User:Magnus Manske/Women in properties

From Wikidata
Jump to navigation Jump to search

This is an analysis of Wikidata properties relating to biographies, and their gender imbalance.

You are invited to fix, update, amend, and improve this page.

Data

[edit]
  • Properties used are of property type External ID, an instance of Wikidata property for authority control for people (Q19595382) (SPARQL query).
  • The data was collected in February 2020. 1323 properties were assessed.
  • The data was stored on Labs, database s51434__mixnmatch_p (publicly readable with a Labs account), table auth_control_gender.
  • The PHP code used to generate the data, and store it in the database, is here.
  • The snapshot of the data used for this analysis is here.
  • The "unknown" and "other" numbers for property VIAF ID (P214) are an estimate, as the underlying SPARQL query times out. All remaining candidates where classified as "unknown", and none as "other". Neither of those values are used in the following analysis.
  • All this is the fault of Magnus Manske (talk).

Analysis

[edit]

In the following plots, women are shown as a fraction (0-1.0) of the total number of (human (Q5)) items using that property. All mention of "items" refers to "items with instance of (P31)=human (Q5)"

Women vs. total number of items

[edit]

This plot shows the distribution of all 1323 properties, fraction of women vs. total number (log10) of items with the property. Properties with >= 100,000 items are labelled.

Women vs. property completeness

[edit]

This plot shows 163 properties where there is a number of records (P4876). Shown is the fraction of women vs. completeness (number of items with that property divided by number of records (P4876)).
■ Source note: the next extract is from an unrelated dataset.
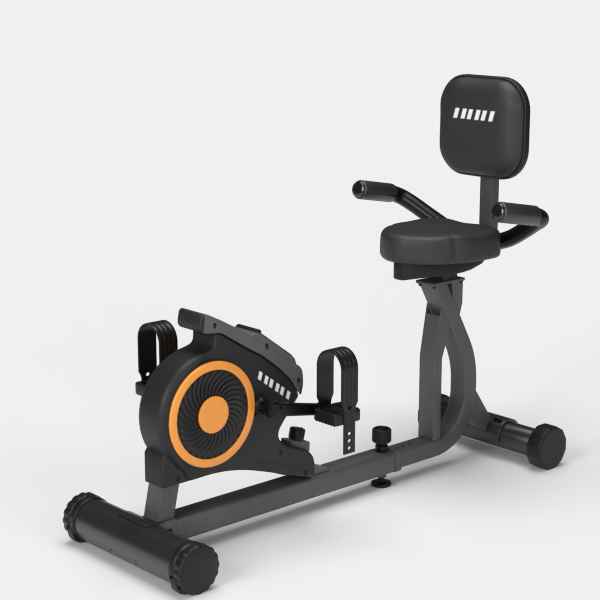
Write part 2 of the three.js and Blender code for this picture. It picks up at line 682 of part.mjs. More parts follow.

Properties with >= 100,000 items are labelled. Dots are colored (black=lot number of items, light blue=high number of items).

Histogram

[edit]

This plot shows 488 properties used in >= 1,000 items, as a histogram of the fraction of women.

Ordered view

[edit]

This plot shows 488 properties used in >= 1,000 items. It shows the (increasing) fraction of women in that property.


R code

[edit]

The following code was used to generate the above plots in R:

m <- read.delim("mixnmatch.tsv")
m_complete <- m[which(m$p_completed!="NA"),]

# Catalogs with p_completed
p = ggplot(m,aes(x=p_completed,y=p_female)) + geom_point(aes(colour=log10(total))) + xlim(0,1) + ylim(0,1) + xlab("Completed") + ylab("Women") + geom_text(aes(label=paste("P",property,sep='')),hjust=-0.1, vjust=0,size=3,subset(m,total>=100000))

# p_female vs total
mf <- m[order(m$p_female),] 
ggplot(mf,aes(y=p_female,x=log10(total))) + geom_point()  + ylim(0,1) + xlab("log10(total)") + ylab("Women") + geom_text(aes(label=paste("P",property,sep='')),hjust=-0.1, vjust=0,size=2,subset(m,total>=100000))

# Histogram
mf2 <- mf[which(mf$total>=1000),]
ggplot(mf2,aes(p_female)) + geom_histogram() + xlab("Women") + ylab("Properties (>=1000 items)")

# Women, ordered
ggplot(mf2,aes(x=seq(1,nrow(mf2)),y=p_female)) + geom_point(aes(colour=log10(total))) + ylim(0,1) + ylab("Women") + xlab("Properties with >=1000 items, ordered by fraction of women")